Quote the full listing word for word.

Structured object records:
..............................

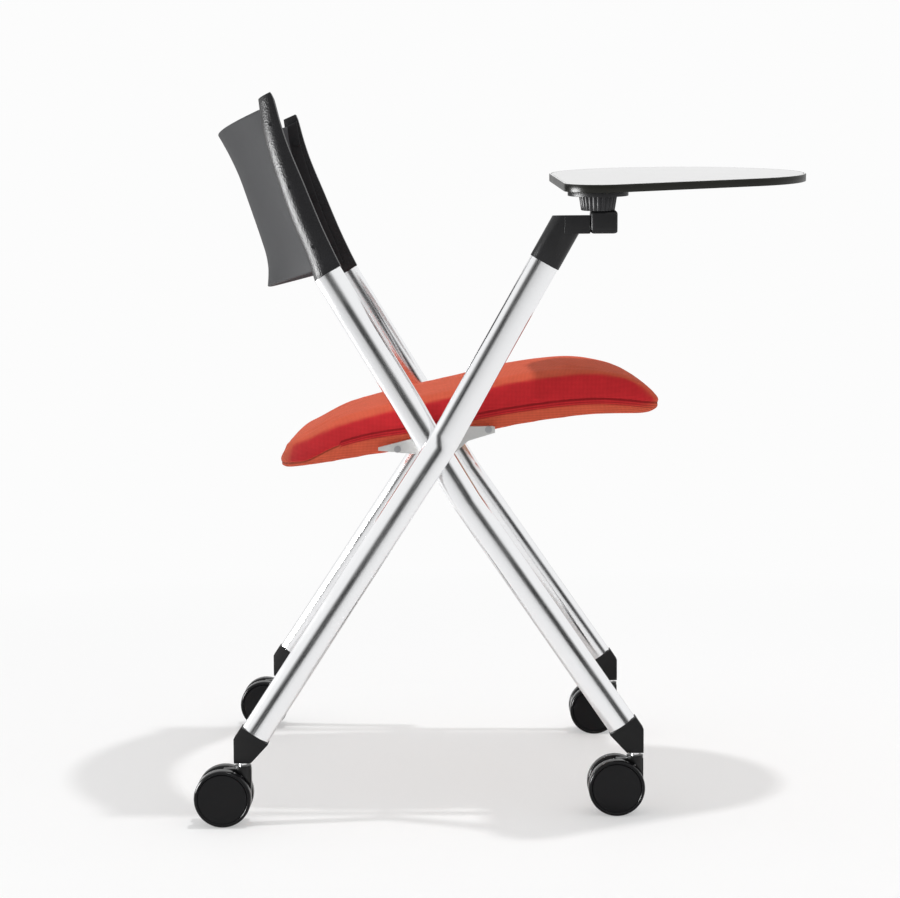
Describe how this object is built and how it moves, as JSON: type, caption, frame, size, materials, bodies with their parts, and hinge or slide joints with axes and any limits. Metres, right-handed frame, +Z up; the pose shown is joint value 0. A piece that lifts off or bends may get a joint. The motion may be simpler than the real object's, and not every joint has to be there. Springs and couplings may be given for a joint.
{
  "type": "nesting chair with writing tablet",
  "caption": "Nesting chair with crossed oval tubes, flip-up cushioned seat, curved back, twin-wheel casters and a folding writing tablet on one arm.",
  "frame": {"origin": "on the floor at the bottom middle of the whole chair's box, all eight wheels resting on Z = 0", "axes": "+X to the chair's front, +Z up; the arm and tablet are on the -Y side, the sitter's right"},
  "size_m": [0.721, 0.5817, 0.8312],
  "materials": {
    "polished_tube": "polished tube with soft streaks",
    "cast_metal": "fine cast, satin",
    "steel_fasteners": "plain steel",
    "bright_steel": "bright turned steel",
    "black_plastic": "fine texture, matt",
    "shell_plastic": "dark grey, matt",
    "grey_plastic": "moulded, matt",
    "caster_plastic": "moulded, satin",
    "wheel_plastic": "moulded, glossy",
    "white_laminate": "smooth white laminate",
    "edge_band": "black edge band",
    "cap_plastic": "light grey caps",
    "seat_fabric": "knitted orange-red cover over foam",
    "pan_wood": "plain plywood"
  },
  "bodies": {
    "frame": {"back_tube_right": "polished_tube", "back_tube_left": "polished_tube", "arm_tube_right": "polished_tube", "rear_leg_tube_left": "polished_tube", "rear_leg_plug_left": "cast_metal", "crossing_spacers": "steel_fasteners", "crossing_bolts": "steel_fasteners", "cross_tube": "polished_tube", "seat_stop_pins": "steel_fasteners", "upright_right": "black_plastic", "upright_left": "black_plastic", "back_shell": "shell_plastic", "shell_screws": "steel_fasteners", "leg_cap_rear_right": "black_plastic", "leg_cap_rear_left": "black_plastic", "leg_cap_front_right": "black_plastic", "leg_cap_front_left": "black_plastic", "arm_sleeve": "black_plastic", "fold_pin": "steel_fasteners"},
    "seat": {"seat_cushion": "seat_fabric", "seat_pan": "pan_wood", "seat_bracket_right": "cast_metal", "seat_bracket_left": "cast_metal", "bracket_screws": "steel_fasteners"},
    "tablet_fold_head": {"tablet_knuckle": "black_plastic", "ribbed_hub": "grey_plastic"},
    "tablet": {"swivel_spindle": "steel_fasteners", "mounting_plate": "black_plastic", "plate_screws": "steel_fasteners", "tablet_board": "white_laminate", "tablet_edge_band": "edge_band", "tablet_screw_caps": "cap_plastic"},
    "caster_rear_right": {"caster_stem_rear_right": "bright_steel", "caster_body_rear_right": "caster_plastic", "caster_axle_rear_right": "bright_steel"},
    "wheel_rear_right_outer": {"wheel_rear_right_outer": "wheel_plastic"},
    "wheel_rear_right_inner": {"wheel_rear_right_inner": "wheel_plastic"},
    "caster_rear_left": {"caster_stem_rear_left": "bright_steel", "caster_body_rear_left": "caster_plastic", "caster_axle_rear_left": "bright_steel"},
    "wheel_rear_left_outer": {"wheel_rear_left_outer": "wheel_plastic"},
    "wheel_rear_left_inner": {"wheel_rear_left_inner": "wheel_plastic"},
    "caster_front_right": {"caster_stem_front_right": "bright_steel", "caster_body_front_right": "caster_plastic", "caster_axle_front_right": "bright_steel"},
    "wheel_front_right_outer": {"wheel_front_right_outer": "wheel_plastic"},
    "wheel_front_right_inner": {"wheel_front_right_inner": "wheel_plastic"},
    "caster_front_left": {"caster_stem_front_left": "bright_steel", "caster_body_front_left": "caster_plastic", "caster_axle_front_left": "bright_steel"},
    "wheel_front_left_outer": {"wheel_front_left_outer": "wheel_plastic"},
    "wheel_front_left_inner": {"wheel_front_left_inner": "wheel_plastic"}
  },
  "joints": [
    {"name": "seat_flip", "type": "hinge", "parent": "frame", "child": "seat", "pos_m": [-0.0835, 0, 0.406], "axis": [0, -1, 0], "range_deg": [0, 75]},
    {"name": "tablet_fold", "type": "hinge", "parent": "frame", "child": "tablet_fold_head", "pos_m": [0.09938, -0.25056, 0.675], "axis": [1, 0, 0], "range_deg": [0, 84.8]},
    {"name": "tablet_swivel", "type": "hinge", "parent": "tablet_fold_head", "child": "tablet", "pos_m": [0.09938, -0.25056, 0.675], "axis": [0, -0.0906, 0.9959], "range_deg": [-162, 0]},
    {"name": "caster_swivel_rear_right", "type": "hinge", "parent": "frame", "child": "caster_rear_right", "pos_m": [-0.30573, -0.26544, 0.07], "axis": [0, 0, 1], "continuous": true},
    {"name": "wheel_spin_rear_right_outer", "type": "hinge", "parent": "caster_rear_right", "child": "wheel_rear_right_outer", "pos_m": [-0.32773, -0.26544, 0.0325], "axis": [0, 1, 0], "continuous": true},
    {"name": "wheel_spin_rear_right_inner", "type": "hinge", "parent": "caster_rear_right", "child": "wheel_rear_right_inner", "pos_m": [-0.32773, -0.26544, 0.0325], "axis": [0, 1, 0], "continuous": true},
    {"name": "caster_swivel_rear_left", "type": "hinge", "parent": "frame", "child": "caster_rear_left", "pos_m": [-0.30573, 0.26544, 0.07], "axis": [0, 0, 1], "continuous": true},
    {"name": "wheel_spin_rear_left_outer", "type": "hinge", "parent": "caster_rear_left", "child": "wheel_rear_left_outer", "pos_m": [-0.32773, 0.26544, 0.0325], "axis": [0, 1, 0], "continuous": true},
    {"name": "wheel_spin_rear_left_inner", "type": "hinge", "parent": "caster_rear_left", "child": "wheel_rear_left_inner", "pos_m": [-0.32773, 0.26544, 0.0325], "axis": [0, 1, 0], "continuous": true},
    {"name": "caster_swivel_front_right", "type": "hinge", "parent": "frame", "child": "caster_front_right", "pos_m": [0.14367, -0.22145, 0.07], "axis": [0, 0, 1], "continuous": true},
    {"name": "wheel_spin_front_right_outer", "type": "hinge", "parent": "caster_front_right", "child": "wheel_front_right_outer", "pos_m": [0.12167, -0.22145, 0.0325], "axis": [0, 1, 0], "continuous": true},
    {"name": "wheel_spin_front_right_inner", "type": "hinge", "parent": "caster_front_right", "child": "wheel_front_right_inner", "pos_m": [0.12167, -0.22145, 0.0325], "axis": [0, 1, 0], "continuous": true},
    {"name": "caster_swivel_front_left", "type": "hinge", "parent": "frame", "child": "caster_front_left", "pos_m": [0.14367, 0.22145, 0.07], "axis": [0, 0, 1], "continuous": true},
    {"name": "wheel_spin_front_left_outer", "type": "hinge", "parent": "caster_front_left", "child": "wheel_front_left_outer", "pos_m": [0.12167, 0.22145, 0.0325], "axis": [0, 1, 0], "continuous": true},
    {"name": "wheel_spin_front_left_inner", "type": "hinge", "parent": "caster_front_left", "child": "wheel_front_left_inner", "pos_m": [0.12167, 0.22145, 0.0325], "axis": [0, 1, 0], "continuous": true}
  ]
}
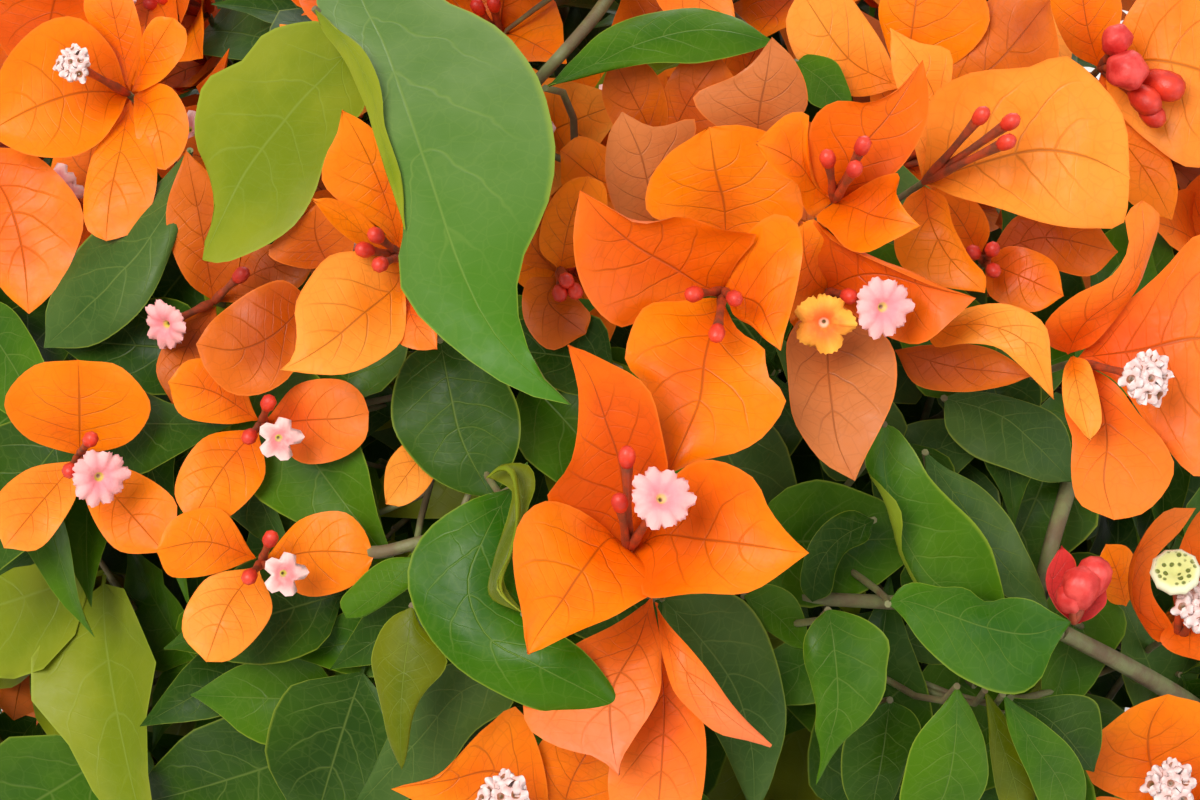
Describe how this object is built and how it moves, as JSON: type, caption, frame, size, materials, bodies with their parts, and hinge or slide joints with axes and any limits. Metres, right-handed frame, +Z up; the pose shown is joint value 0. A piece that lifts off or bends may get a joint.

..............................

* **The reply**:
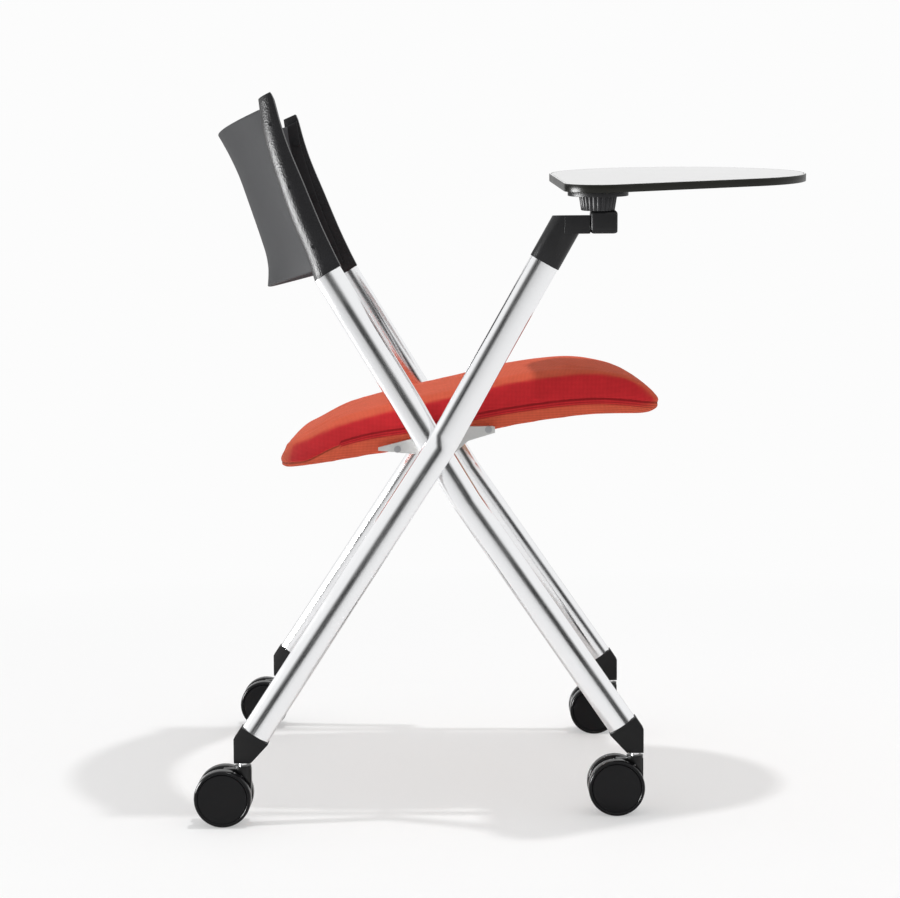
Describe how this object is built and how it moves, as JSON: type, caption, frame, size, materials, bodies with their parts, and hinge or slide joints with axes and any limits. Metres, right-handed frame, +Z up; the pose shown is joint value 0. A piece that lifts off or bends may get a joint. The motion may be simpler than the real object's, and not every joint has to be there. Springs and couplings may be given for a joint.
{
  "type": "nesting chair with writing tablet",
  "caption": "Nesting chair with crossed oval tubes, flip-up cushioned seat, curved back, twin-wheel casters and a folding writing tablet on one arm.",
  "frame": {"origin": "on the floor at the bottom middle of the whole chair's box, all eight wheels resting on Z = 0", "axes": "+X to the chair's front, +Z up; the arm and tablet are on the -Y side, the sitter's right"},
  "size_m": [0.721, 0.5817, 0.8312],
  "materials": {
    "polished_tube": "polished tube with soft streaks",
    "cast_metal": "fine cast, satin",
    "steel_fasteners": "plain steel",
    "bright_steel": "bright turned steel",
    "black_plastic": "fine texture, matt",
    "shell_plastic": "dark grey, matt",
    "grey_plastic": "moulded, matt",
    "caster_plastic": "moulded, satin",
    "wheel_plastic": "moulded, glossy",
    "white_laminate": "smooth white laminate",
    "edge_band": "black edge band",
    "cap_plastic": "light grey caps",
    "seat_fabric": "knitted orange-red cover over foam",
    "pan_wood": "plain plywood"
  },
  "bodies": {
    "frame": {"back_tube_right": "polished_tube", "back_tube_left": "polished_tube", "arm_tube_right": "polished_tube", "rear_leg_tube_left": "polished_tube", "rear_leg_plug_left": "cast_metal", "crossing_spacers": "steel_fasteners", "crossing_bolts": "steel_fasteners", "cross_tube": "polished_tube", "seat_stop_pins": "steel_fasteners", "upright_right": "black_plastic", "upright_left": "black_plastic", "back_shell": "shell_plastic", "shell_screws": "steel_fasteners", "leg_cap_rear_right": "black_plastic", "leg_cap_rear_left": "black_plastic", "leg_cap_front_right": "black_plastic", "leg_cap_front_left": "black_plastic", "arm_sleeve": "black_plastic", "fold_pin": "steel_fasteners"},
    "seat": {"seat_cushion": "seat_fabric", "seat_pan": "pan_wood", "seat_bracket_right": "cast_metal", "seat_bracket_left": "cast_metal", "bracket_screws": "steel_fasteners"},
    "tablet_fold_head": {"tablet_knuckle": "black_plastic", "ribbed_hub": "grey_plastic"},
    "tablet": {"swivel_spindle": "steel_fasteners", "mounting_plate": "black_plastic", "plate_screws": "steel_fasteners", "tablet_board": "white_laminate", "tablet_edge_band": "edge_band", "tablet_screw_caps": "cap_plastic"},
    "caster_rear_right": {"caster_stem_rear_right": "bright_steel", "caster_body_rear_right": "caster_plastic", "caster_axle_rear_right": "bright_steel"},
    "wheel_rear_right_outer": {"wheel_rear_right_outer": "wheel_plastic"},
    "wheel_rear_right_inner": {"wheel_rear_right_inner": "wheel_plastic"},
    "caster_rear_left": {"caster_stem_rear_left": "bright_steel", "caster_body_rear_left": "caster_plastic", "caster_axle_rear_left": "bright_steel"},
    "wheel_rear_left_outer": {"wheel_rear_left_outer": "wheel_plastic"},
    "wheel_rear_left_inner": {"wheel_rear_left_inner": "wheel_plastic"},
    "caster_front_right": {"caster_stem_front_right": "bright_steel", "caster_body_front_right": "caster_plastic", "caster_axle_front_right": "bright_steel"},
    "wheel_front_right_outer": {"wheel_front_right_outer": "wheel_plastic"},
    "wheel_front_right_inner": {"wheel_front_right_inner": "wheel_plastic"},
    "caster_front_left": {"caster_stem_front_left": "bright_steel", "caster_body_front_left": "caster_plastic", "caster_axle_front_left": "bright_steel"},
    "wheel_front_left_outer": {"wheel_front_left_outer": "wheel_plastic"},
    "wheel_front_left_inner": {"wheel_front_left_inner": "wheel_plastic"}
  },
  "joints": [
    {"name": "seat_flip", "type": "hinge", "parent": "frame", "child": "seat", "pos_m": [-0.0835, 0, 0.406], "axis": [0, -1, 0], "range_deg": [0, 75]},
    {"name": "tablet_fold", "type": "hinge", "parent": "frame", "child": "tablet_fold_head", "pos_m": [0.09938, -0.25056, 0.675], "axis": [1, 0, 0], "range_deg": [0, 84.8]},
    {"name": "tablet_swivel", "type": "hinge", "parent": "tablet_fold_head", "child": "tablet", "pos_m": [0.09938, -0.25056, 0.675], "axis": [0, -0.0906, 0.9959], "range_deg": [-162, 0]},
    {"name": "caster_swivel_rear_right", "type": "hinge", "parent": "frame", "child": "caster_rear_right", "pos_m": [-0.30573, -0.26544, 0.07], "axis": [0, 0, 1], "continuous": true},
    {"name": "wheel_spin_rear_right_outer", "type": "hinge", "parent": "caster_rear_right", "child": "wheel_rear_right_outer", "pos_m": [-0.32773, -0.26544, 0.0325], "axis": [0, 1, 0], "continuous": true},
    {"name": "wheel_spin_rear_right_inner", "type": "hinge", "parent": "caster_rear_right", "child": "wheel_rear_right_inner", "pos_m": [-0.32773, -0.26544, 0.0325], "axis": [0, 1, 0], "continuous": true},
    {"name": "caster_swivel_rear_left", "type": "hinge", "parent": "frame", "child": "caster_rear_left", "pos_m": [-0.30573, 0.26544, 0.07], "axis": [0, 0, 1], "continuous": true},
    {"name": "wheel_spin_rear_left_outer", "type": "hinge", "parent": "caster_rear_left", "child": "wheel_rear_left_outer", "pos_m": [-0.32773, 0.26544, 0.0325], "axis": [0, 1, 0], "continuous": true},
    {"name": "wheel_spin_rear_left_inner", "type": "hinge", "parent": "caster_rear_left", "child": "wheel_rear_left_inner", "pos_m": [-0.32773, 0.26544, 0.0325], "axis": [0, 1, 0], "continuous": true},
    {"name": "caster_swivel_front_right", "type": "hinge", "parent": "frame", "child": "caster_front_right", "pos_m": [0.14367, -0.22145, 0.07], "axis": [0, 0, 1], "continuous": true},
    {"name": "wheel_spin_front_right_outer", "type": "hinge", "parent": "caster_front_right", "child": "wheel_front_right_outer", "pos_m": [0.12167, -0.22145, 0.0325], "axis": [0, 1, 0], "continuous": true},
    {"name": "wheel_spin_front_right_inner", "type": "hinge", "parent": "caster_front_right", "child": "wheel_front_right_inner", "pos_m": [0.12167, -0.22145, 0.0325], "axis": [0, 1, 0], "continuous": true},
    {"name": "caster_swivel_front_left", "type": "hinge", "parent": "frame", "child": "caster_front_left", "pos_m": [0.14367, 0.22145, 0.07], "axis": [0, 0, 1], "continuous": true},
    {"name": "wheel_spin_front_left_outer", "type": "hinge", "parent": "caster_front_left", "child": "wheel_front_left_outer", "pos_m": [0.12167, 0.22145, 0.0325], "axis": [0, 1, 0], "continuous": true},
    {"name": "wheel_spin_front_left_inner", "type": "hinge", "parent": "caster_front_left", "child": "wheel_front_left_inner", "pos_m": [0.12167, 0.22145, 0.0325], "axis": [0, 1, 0], "continuous": true}
  ]
}
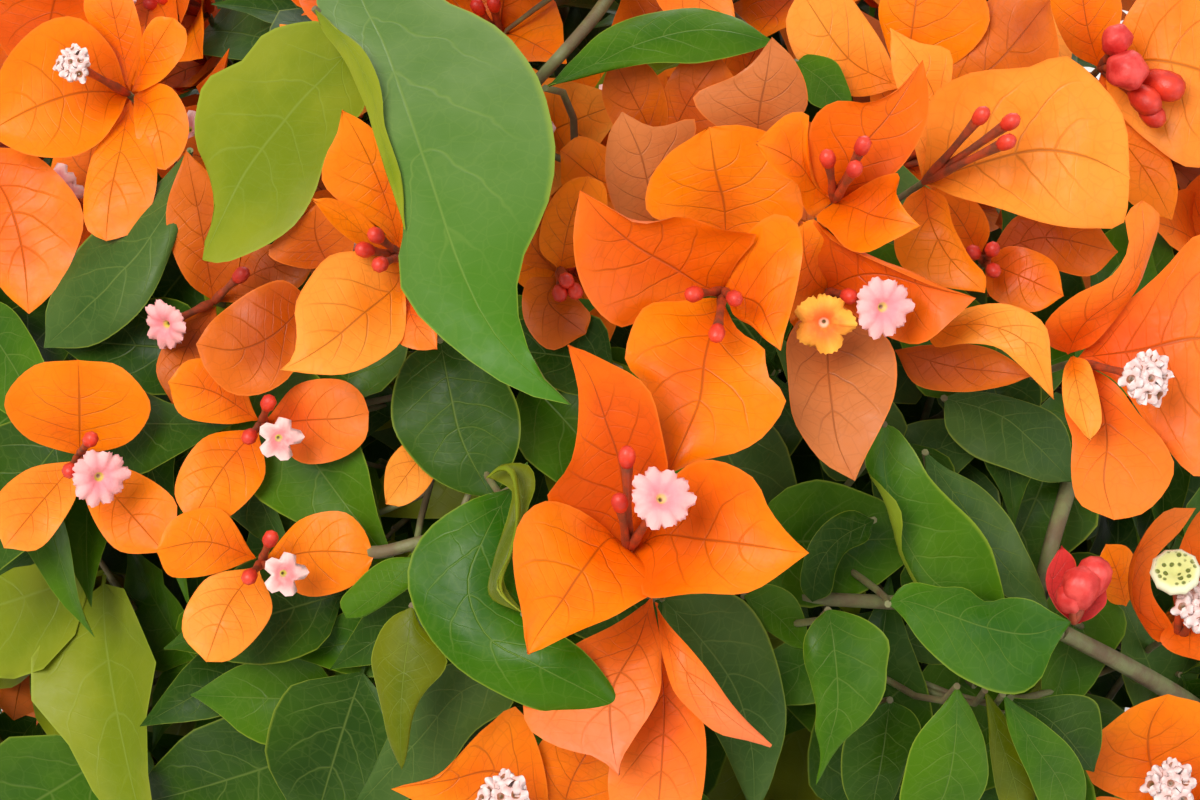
Describe how this object is built and how it moves, as JSON: type, caption, frame, size, materials, bodies with their parts, and hinge or slide joints with axes and any limits. Metres, right-handed frame, +Z up; the pose shown is joint value 0. A piece that lifts off or bends may get a joint.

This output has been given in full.